Pacific International Services Corp., the ("Company"), reported a consolidated
net loss of $460,840 or $0.06 per share for the third quarter of 1995, compared
to net income of $580,118 or $0.07 per share for the same quarter last year. 
For the nine months ended September 30, 1995, the Company reported a net loss
of $2,438,453 or $0.30 per share, compared to net income of $1,094,102 or $0.13
per share for the same period last year.

Operating revenues from the Company's vehicle rental division for the three
months ended September 30, 1995, totaled $13,316,356, a decrease of 10.46% from
revenues of $14,871,537 for the third quarter of 1994.  The decrease in revenue
for the quarter resulted from lower rental day volume compared to the same
period in 1994, continuing a decline that also affected the first and second
quarter.  Rental division operating revenues totaled $37,851,906 for the nine
month period ended September 30, 1995, versus $42,056,236 for the prior year
comparable period.  Although the reduction in unit volume was in part a result
of reduced average fleet levels, which affected most of the Company's markets,
the sharpest declines were in the Company's business generated through
reservations from Dollar Systems, Inc. on the U.S. mainland, and from the local
impulse market.  The Company continued to make progress in increasing its
average daily rental yield, however the increase of approximately 6.4% in third
quarter yield was not sufficent to offset lower unit volume.

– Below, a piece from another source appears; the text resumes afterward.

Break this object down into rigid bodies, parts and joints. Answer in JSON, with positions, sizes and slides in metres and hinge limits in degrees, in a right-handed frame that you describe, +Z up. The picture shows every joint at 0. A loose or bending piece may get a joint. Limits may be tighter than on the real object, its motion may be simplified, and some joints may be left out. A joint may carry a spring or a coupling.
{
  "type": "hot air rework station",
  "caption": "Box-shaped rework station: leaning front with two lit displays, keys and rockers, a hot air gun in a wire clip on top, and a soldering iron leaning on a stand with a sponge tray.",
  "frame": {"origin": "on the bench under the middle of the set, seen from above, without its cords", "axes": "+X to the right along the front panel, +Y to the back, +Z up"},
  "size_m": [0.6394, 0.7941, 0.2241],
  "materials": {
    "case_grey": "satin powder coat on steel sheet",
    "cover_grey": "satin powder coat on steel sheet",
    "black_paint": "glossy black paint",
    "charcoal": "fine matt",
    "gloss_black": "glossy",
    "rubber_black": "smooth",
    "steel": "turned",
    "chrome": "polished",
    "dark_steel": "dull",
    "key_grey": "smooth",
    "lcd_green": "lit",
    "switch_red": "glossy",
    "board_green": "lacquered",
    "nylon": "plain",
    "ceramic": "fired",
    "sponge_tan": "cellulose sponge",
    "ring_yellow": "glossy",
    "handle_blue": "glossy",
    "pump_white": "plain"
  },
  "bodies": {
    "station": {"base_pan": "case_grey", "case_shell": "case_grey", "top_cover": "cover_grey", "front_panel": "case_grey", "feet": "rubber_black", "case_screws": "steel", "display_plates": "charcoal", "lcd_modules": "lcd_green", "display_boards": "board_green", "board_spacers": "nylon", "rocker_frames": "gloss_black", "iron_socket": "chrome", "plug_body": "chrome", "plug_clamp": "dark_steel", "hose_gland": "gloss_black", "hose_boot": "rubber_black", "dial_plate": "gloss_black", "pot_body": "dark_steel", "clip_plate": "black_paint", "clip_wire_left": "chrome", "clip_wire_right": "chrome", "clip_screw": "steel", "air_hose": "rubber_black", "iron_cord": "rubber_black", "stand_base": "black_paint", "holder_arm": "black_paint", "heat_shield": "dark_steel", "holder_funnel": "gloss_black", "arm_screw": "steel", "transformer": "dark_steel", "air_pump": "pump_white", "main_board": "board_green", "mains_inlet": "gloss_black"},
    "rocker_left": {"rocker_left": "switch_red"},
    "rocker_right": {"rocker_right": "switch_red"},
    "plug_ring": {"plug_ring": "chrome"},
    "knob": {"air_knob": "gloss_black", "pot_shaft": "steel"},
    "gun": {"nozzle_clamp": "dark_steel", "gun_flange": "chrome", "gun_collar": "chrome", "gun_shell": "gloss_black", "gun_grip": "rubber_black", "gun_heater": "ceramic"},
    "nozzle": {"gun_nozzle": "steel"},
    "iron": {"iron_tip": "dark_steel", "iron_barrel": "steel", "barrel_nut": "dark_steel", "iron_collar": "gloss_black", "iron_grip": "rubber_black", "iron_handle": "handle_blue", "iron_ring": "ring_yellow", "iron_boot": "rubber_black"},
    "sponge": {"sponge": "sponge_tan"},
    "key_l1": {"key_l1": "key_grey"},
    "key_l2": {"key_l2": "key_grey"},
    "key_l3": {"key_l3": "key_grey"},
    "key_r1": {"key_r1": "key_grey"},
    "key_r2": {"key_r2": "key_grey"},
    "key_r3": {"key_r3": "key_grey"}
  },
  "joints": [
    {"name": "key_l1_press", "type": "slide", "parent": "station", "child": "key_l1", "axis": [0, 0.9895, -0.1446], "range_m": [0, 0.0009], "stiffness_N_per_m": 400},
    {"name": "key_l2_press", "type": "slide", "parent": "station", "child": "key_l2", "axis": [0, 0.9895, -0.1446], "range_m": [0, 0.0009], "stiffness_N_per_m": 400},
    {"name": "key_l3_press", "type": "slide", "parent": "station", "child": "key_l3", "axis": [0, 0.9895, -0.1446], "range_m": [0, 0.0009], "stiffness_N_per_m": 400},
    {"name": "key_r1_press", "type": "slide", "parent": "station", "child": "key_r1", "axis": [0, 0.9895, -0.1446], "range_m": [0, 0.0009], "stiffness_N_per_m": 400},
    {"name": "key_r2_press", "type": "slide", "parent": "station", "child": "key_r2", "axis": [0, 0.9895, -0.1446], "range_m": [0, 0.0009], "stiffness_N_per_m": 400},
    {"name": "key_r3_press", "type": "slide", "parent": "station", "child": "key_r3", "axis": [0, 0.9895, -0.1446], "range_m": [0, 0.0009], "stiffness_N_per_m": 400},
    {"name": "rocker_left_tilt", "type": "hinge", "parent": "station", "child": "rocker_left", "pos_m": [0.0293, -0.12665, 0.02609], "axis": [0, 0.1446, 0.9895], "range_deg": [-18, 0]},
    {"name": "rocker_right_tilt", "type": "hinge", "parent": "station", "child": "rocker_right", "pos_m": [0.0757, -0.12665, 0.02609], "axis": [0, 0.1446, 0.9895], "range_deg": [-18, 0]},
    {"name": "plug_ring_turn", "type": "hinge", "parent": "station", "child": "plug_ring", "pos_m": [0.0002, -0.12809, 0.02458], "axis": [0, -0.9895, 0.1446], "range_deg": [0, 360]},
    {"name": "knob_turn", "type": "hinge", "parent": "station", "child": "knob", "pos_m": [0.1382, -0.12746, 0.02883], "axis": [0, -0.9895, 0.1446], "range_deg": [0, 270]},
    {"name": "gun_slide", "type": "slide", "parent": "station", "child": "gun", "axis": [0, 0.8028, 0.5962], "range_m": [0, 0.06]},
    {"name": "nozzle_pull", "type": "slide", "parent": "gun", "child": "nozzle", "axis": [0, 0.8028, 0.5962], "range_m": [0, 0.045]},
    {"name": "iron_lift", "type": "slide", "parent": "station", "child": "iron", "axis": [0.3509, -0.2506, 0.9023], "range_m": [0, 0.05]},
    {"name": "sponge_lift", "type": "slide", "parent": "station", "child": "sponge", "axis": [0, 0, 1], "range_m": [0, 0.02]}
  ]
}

Total direct fleet holding costs, which include lease payments, depreciation,
interest, car sales and other fleet expenses (freight, dealer profit and
license) increased by 8% for the third quarter of 1995 compared to the same
period in 1994, based on an average fleet size 18% lower than in 1994,
reflecting the continuing significant increase in holding costs on a per unit
basis.  Total direct fleet holding costs were $18,179,491 and $16,559,857 for
the nine months ended September 30, 1995 and 1994, respectively.

Other operating costs and expenses, including personnel, occupancy and other
direct operating costs decreased by almost $930,000 for the three months ended
September 30, 1995 compared to the same period in 1994.  Legal & accounting
expense for the three months ended September 30, 1995 were $554,208 as compared
to $188,846 in the same period of last year, primarily due to expenses incurred
for the proposed sale of the Company's vehicle rental division to Dollar
Systems, Inc.

The Company's vehicle sales operations generated revenues of $34,258,179 and
$11,560,818 for the nine months and three months ended September 30, 1995, as
compared with $30,917,012 and $9,983,088 for the same respective periods in
1994.  The increase in revenues from vehicle sales reflects price increases on
new vehicle sales and higher sales of used vehicles.  Operating expenses
related to the Company's vehicle sales division increased from prior year
levels in proportion to the revenue increases.

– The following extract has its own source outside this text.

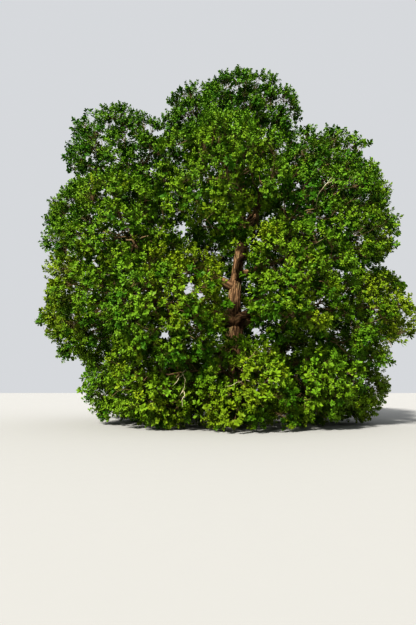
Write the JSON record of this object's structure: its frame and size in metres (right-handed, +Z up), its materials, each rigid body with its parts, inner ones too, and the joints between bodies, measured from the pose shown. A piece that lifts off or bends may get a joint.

                                                                          Page 9


   10
                             Financial Condition


Due to the Company's continuing financial difficulties, in March of 1995 after
lengthy negotiations, the Company obtained a commitment in principle from
Dollar for certain assistance for 1995 (the "1995 Assistance Commitment"). 
Under this commitment, the Company would have received substantial economic
benefits and certain disputes between the Company and Dollar would have been
resolved.  However, the parties were unable to agree upon the final
documentation with respect to the 1995 Assistance Commitment.

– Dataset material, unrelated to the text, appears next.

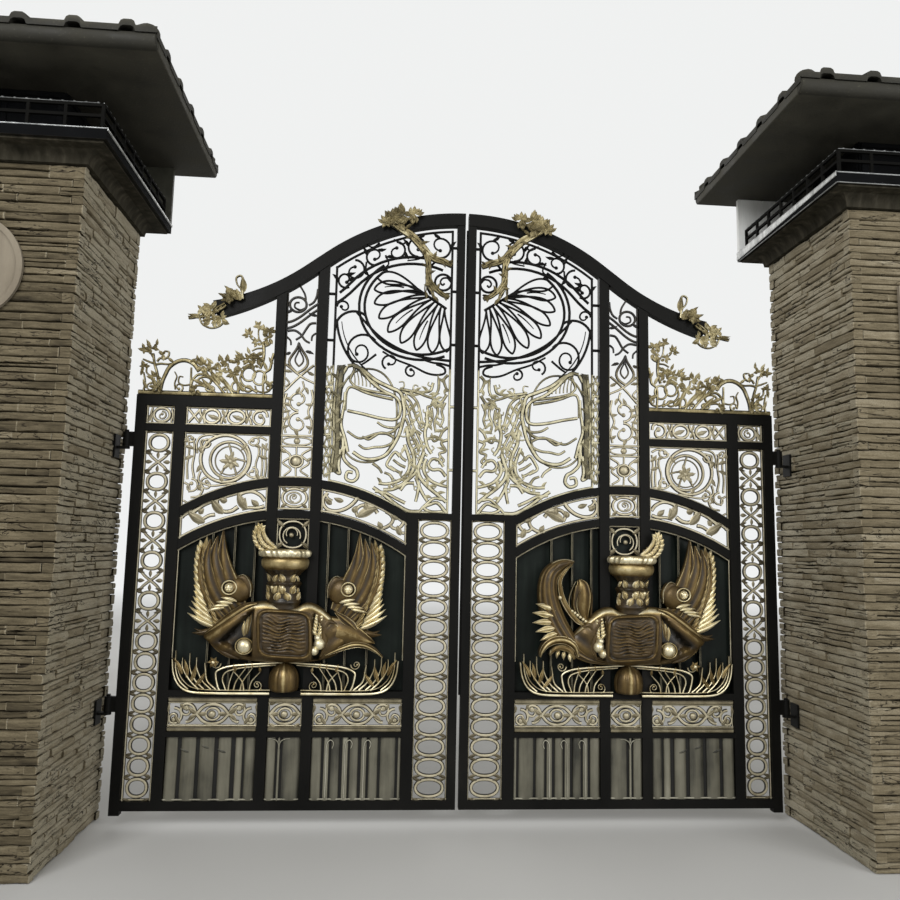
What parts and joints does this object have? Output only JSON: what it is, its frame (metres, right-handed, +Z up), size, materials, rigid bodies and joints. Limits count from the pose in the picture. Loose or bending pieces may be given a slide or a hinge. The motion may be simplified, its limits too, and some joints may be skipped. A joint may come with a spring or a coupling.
{
  "type": "ornamental iron driveway gate",
  "caption": "Pair of ornate iron gate leaves with an ogee top rail, gilt crests and scrollwork, hinged between stone gate pillars with tiled caps.",
  "frame": {"origin": "at ground level midway between the pillars, in the middle of their depth", "axes": "+X to the right seen from the drive, +Y inwards through the gateway, +Z up"},
  "size_m": [7.24, 1.51, 4.6247],
  "materials": {
    "stone": "split ledgestone, rough",
    "render": "smooth sand-coloured render",
    "cap_grey": "painted mortar, weathered",
    "roof_tile": "dark clay tiles",
    "screen_grey": "matt pale grey",
    "frame_black": "satin black",
    "patina": "dull gold rubbed over black",
    "gilt": "gold-bronze paint, burnished high spots",
    "flute_grey": "grey-beige paint with worn ribs"
  },
  "bodies": {
    "root": {"pillar_left": "stone", "pillar_right": "stone", "cap_left": "cap_grey", "cap_right": "cap_grey", "roof_left": "roof_tile", "roof_right": "roof_tile", "front_plaques": "render", "lantern_piers": "cap_grey", "cap_railings": "frame_black", "rear_screens": "screen_grey", "hinge_brackets": "frame_black"},
    "left_leaf": {"stiles_left": "frame_black", "lower_rails_left": "frame_black", "arch_rails_left": "frame_black", "shoulder_rails_left": "frame_black", "camelback_rail_left": "frame_black", "flute_panels_left": "flute_grey", "scroll_band_left": "patina", "ring_strips_left": "patina", "backing_sheet_left": "frame_black", "arch_scrolls_left": "patina", "crest_shield_left": "gilt", "crest_wings_left": "gilt", "crest_feet_left": "gilt", "fan_panel_left": "frame_black", "vine_panel_left": "patina", "side_strip_left": "patina", "shoulder_panel_left": "patina", "shoulder_cresting_left": "gilt", "leaf_sprays_left": "gilt", "hinge_eyes_left": "frame_black"},
    "right_leaf": {"stiles_right": "frame_black", "lower_rails_right": "frame_black", "arch_rails_right": "frame_black", "shoulder_rails_right": "frame_black", "camelback_rail_right": "frame_black", "flute_panels_right": "flute_grey", "scroll_band_right": "patina", "ring_strips_right": "patina", "backing_sheet_right": "frame_black", "arch_scrolls_right": "patina", "crest_shield_right": "gilt", "crest_wings_right": "gilt", "crest_feet_right": "gilt", "fan_panel_right": "frame_black", "vine_panel_right": "patina", "side_strip_right": "patina", "shoulder_panel_right": "patina", "shoulder_cresting_right": "gilt", "leaf_sprays_right": "gilt", "hinge_eyes_right": "frame_black", "meeting_bead": "frame_black"}
  },
  "joints": [
    {"name": "left_hinge", "type": "hinge", "parent": "root", "child": "left_leaf", "pos_m": [-2.05, 0.3, 0.66], "axis": [0, 0, 1], "range_deg": [0, 90]},
    {"name": "right_hinge", "type": "hinge", "parent": "root", "child": "right_leaf", "pos_m": [2.05, 0.3, 0.66], "axis": [0, 0, -1], "range_deg": [0, 90]}
  ]
}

Pending further negoitations, the Company withheld certain payments asserted by
Dollar to be owing to Dollar under the License Agreement (the "License
Agreement").  Dollar filed a legal action in U.S. District Court to compel the
Company to execute the documentation proposed by Dollar to embody its
understanding of the 1995 Assistance Commitment.  Shortly thereafter, Dollar
sent the Company notices purporting to terminate the License Agreement and the
Master Lease Agreement dated October 22, 1993 between Dollar and the Company. 
The Company subsequently commenced its own legal action against Dollar for
damages and injunctive relief based on violations of the License Agreement and
Hawaii law which had been the subject of extensive discussions between the
Company and Dollar.  Subsequent discussions led to execution of a standstill
agreement, later amended and extended, and, finally to negotiation of the
Settlement Agreement (the "Settlement Agreement").  The parties have agreed to
suspend all litigation without prejudice but may choose to recommence
proceedings should the Transactions (the "Transactions") fail to close.

Under the terms of the Settlement Agreement, dated July 17, 1995 and as amended
by the Sixth Amendment to Settlement Agreement dated October 27, 1995, the
parties agreed to stay the litigation and signed documents under which Dollar
Systems, Inc. will acquire substantially all of the assets and certain
liabilities of the Company's vehicle rental division.  This transaction is
subject to due diligence review and other conditions and to consents and
approvals of certain persons, including the Company's shareholders and/or
bondholders.  In addition, Dollar Systems, Inc. has the unqualified right not
to close the transaction at any time prior to the actual closing.  The assets
and liabilities of the Company's vehicle sales division, as well as certain
other liabilities and obligations, will remain with the Company.  The parties
will also release various claims against each other.  The transaction is
scheduled to close by November 30, 1995.  In the meantime, the Company
continues to operate the vehicle rental division, including efforts to increase
revenue, utilization and yield per rental day, and to control its operating
costs.

While the transaction is pending, the Company is incurring and will continue to
incur substantial transaction costs including legal and accounting and other
professional fees.  Although Dollar Systems, Inc. has agreed to certain interim
financial assistance, there is no assurance of continuing support from Dollar
Systems, Inc. if the transaction dos not close as planned.  If the transaction
does not close, and further assistance from Dollar Systems, Inc. is not made
available, it is doubtful that the vehicle rental operations and PISC could
continue as going concerns, although the Company's vehicle sales subsidiary
should continue to be viable.

In connection with the Sale, the Company announced that is has commenced an
Exchange Offer (the "Exchange Offer") for $5,250,000 in principal amount of the
Company's 10% Convertible Subordinated Debentures due September 1, 2007 (the
"Old Debentures").


                                                                        Page 10


   11
Under the Exchange Offer, the Company will invite the holders of its Old
Debentures to tender $1.00 in face amount of Old Debentures for (i) $0.50 in
cash (the "Cash Payment"), (ii) 0.769505 shares of the Company's common stock;
and (iii) a pro rata share of new debentures (the "New Debentures") of the
Company in an aggregate principal amount equal to $1,050,000 less the face
amount of any Old Debentures not tendered and less the original principal
amount, if any, of a new promissory note which may be issued to Dollar as part
of the Sale (the "Dollar Note"), upon and subject to the terms and conditions
set forth in the Exchange Offer and in the related Letter of Transmittal.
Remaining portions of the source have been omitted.